The Monticello Railway Museum (MRRM) abuts the Heartland Pathways trail at White Heath, just a mile away. It is possible that the museum could extend to Shady Rest, giving museum visitors the opportunity to visit a bottomland forest and historic recreational site. Some historic railroad interests would like to extend the MRRM's tracks to Lodge to join a Norfolk Southern mainline to complete a 23 mi tourist circuit south to Monticello and back to the Railway Museum.

==Activities==
In its heyday, Shady Rest sported a number of small cabins, a club house, three residences and the space for tenting and recreational activities. In recent years Shady Rest has been used as a retreat. The cabins have been torn down and the forest has grown back.
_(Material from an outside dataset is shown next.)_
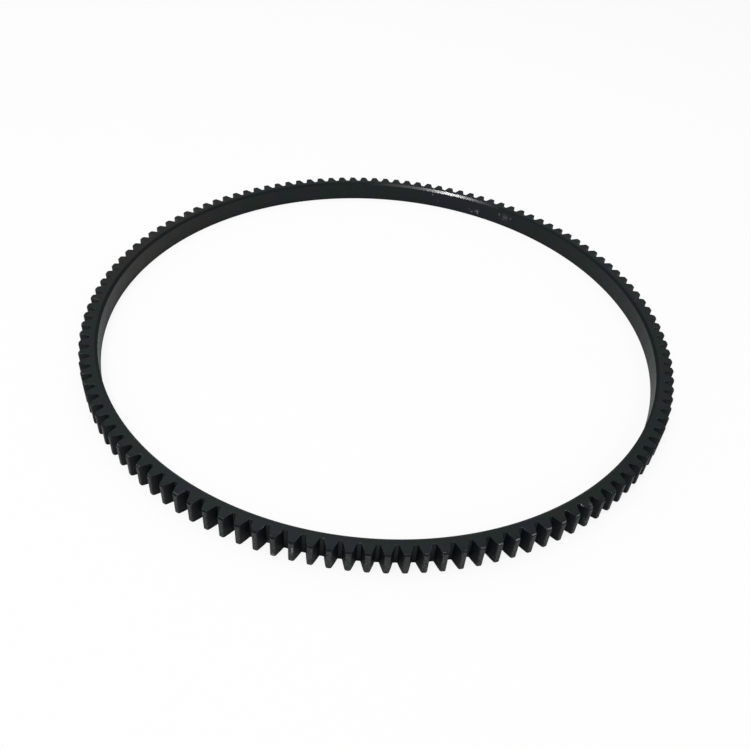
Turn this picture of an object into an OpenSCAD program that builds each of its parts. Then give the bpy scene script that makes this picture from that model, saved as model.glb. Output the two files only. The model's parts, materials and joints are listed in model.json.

The flood plains to the north that are spring-wet and are summer-dry could be used as dry-season trails. When the river is high there is the potential for canoeing on the Sangamon River from Mahomet to Decatur. The site is ideal site for artists and people wanting to enjoy the aesthetics of an outdoor setting.

==In the community==

Shady Rest is currently being transferred by the Sangamon Valley Conservancy to the Piatt County Forest Preserve, with the aid of a Clean Energy Community Foundation Grant. The grant will pay the Forest Preserve to reimburse SVC for the loans that HP and SVC solicited in order for SVC to buy the site. The Piatt County Forest Preserve will then become the owners in perpetuity and caretakers of the site. The grant will pay approximately $4,000 per acre to release the people who have made tangible loans to SVC for the preservation. The grant does not cover preservation costs incurred by Heartland Pathways or others in the twenty years prior to the SVC purchase.

The transfer of Shady Rest to the Forest Preserve allows a tax base for the natural and cultural restoration, maintenance and interpretation of the park.